Fr. Ricci’s work is exemplary in many regards. He realised that the Chinese traditions are not simply some pagan foolishness that must be dispensed with but need to be wrestled with. Even when he disagrees with them—as he does with Daoism and Buddhism—he tries to engage with them as best he can and does not resort to fallacious dismissals of them. Through this robust engagement with them, he explains how the Catholic faith elevates and perfects all that is good in the Chinese traditions. His example has been imitated in later Chinese Catholic theology and practice.
"The Chinese Rites controversy was meant to solve a problem for the whole of China, but that mission-field was more complicated and could not be covered with a one-size-fits-all solution."
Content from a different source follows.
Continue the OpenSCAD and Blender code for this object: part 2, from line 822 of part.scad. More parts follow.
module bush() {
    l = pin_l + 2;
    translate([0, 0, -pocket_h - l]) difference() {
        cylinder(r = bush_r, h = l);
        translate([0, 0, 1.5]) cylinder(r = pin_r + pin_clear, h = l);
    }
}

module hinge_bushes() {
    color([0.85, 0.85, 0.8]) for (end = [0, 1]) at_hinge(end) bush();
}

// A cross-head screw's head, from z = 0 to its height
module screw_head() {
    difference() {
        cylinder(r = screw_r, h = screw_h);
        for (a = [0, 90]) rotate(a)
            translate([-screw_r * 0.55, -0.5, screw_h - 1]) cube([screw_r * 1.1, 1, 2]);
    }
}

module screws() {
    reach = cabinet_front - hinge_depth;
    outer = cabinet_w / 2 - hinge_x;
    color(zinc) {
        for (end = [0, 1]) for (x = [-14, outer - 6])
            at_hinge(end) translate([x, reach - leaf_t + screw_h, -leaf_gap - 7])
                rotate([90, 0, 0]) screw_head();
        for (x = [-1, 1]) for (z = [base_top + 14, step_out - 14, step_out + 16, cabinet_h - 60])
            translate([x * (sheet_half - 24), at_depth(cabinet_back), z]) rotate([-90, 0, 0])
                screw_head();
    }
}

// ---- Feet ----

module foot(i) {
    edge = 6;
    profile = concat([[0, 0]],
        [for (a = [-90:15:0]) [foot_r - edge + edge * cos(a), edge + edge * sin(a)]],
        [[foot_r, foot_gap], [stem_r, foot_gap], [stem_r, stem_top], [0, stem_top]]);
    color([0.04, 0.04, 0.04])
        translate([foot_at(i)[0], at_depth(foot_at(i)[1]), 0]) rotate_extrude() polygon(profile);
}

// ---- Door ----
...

Ricci’s policy of evangelization allowed for the accommodation of certain traditional Chinese customs. These included the practice of referring to God as “Heaven”, seasonal rites of veneration of Confucius, and ancestor worship. The missionaries from other orders objected and the matter was brought to the attention of Rome. Clement XI condemned Ricci’s policy in a couple of bulls, mainly Ex die illa (1715). As a result, the Chinese authorities put restrictions on the Church and the evangelization of the country suffered a major setback. Did Ricci’s tactics go to far, to the point of accommodating syncretism, or did Clement XI misunderstand him and overreact? That is a wonderful question, one that experts still debate.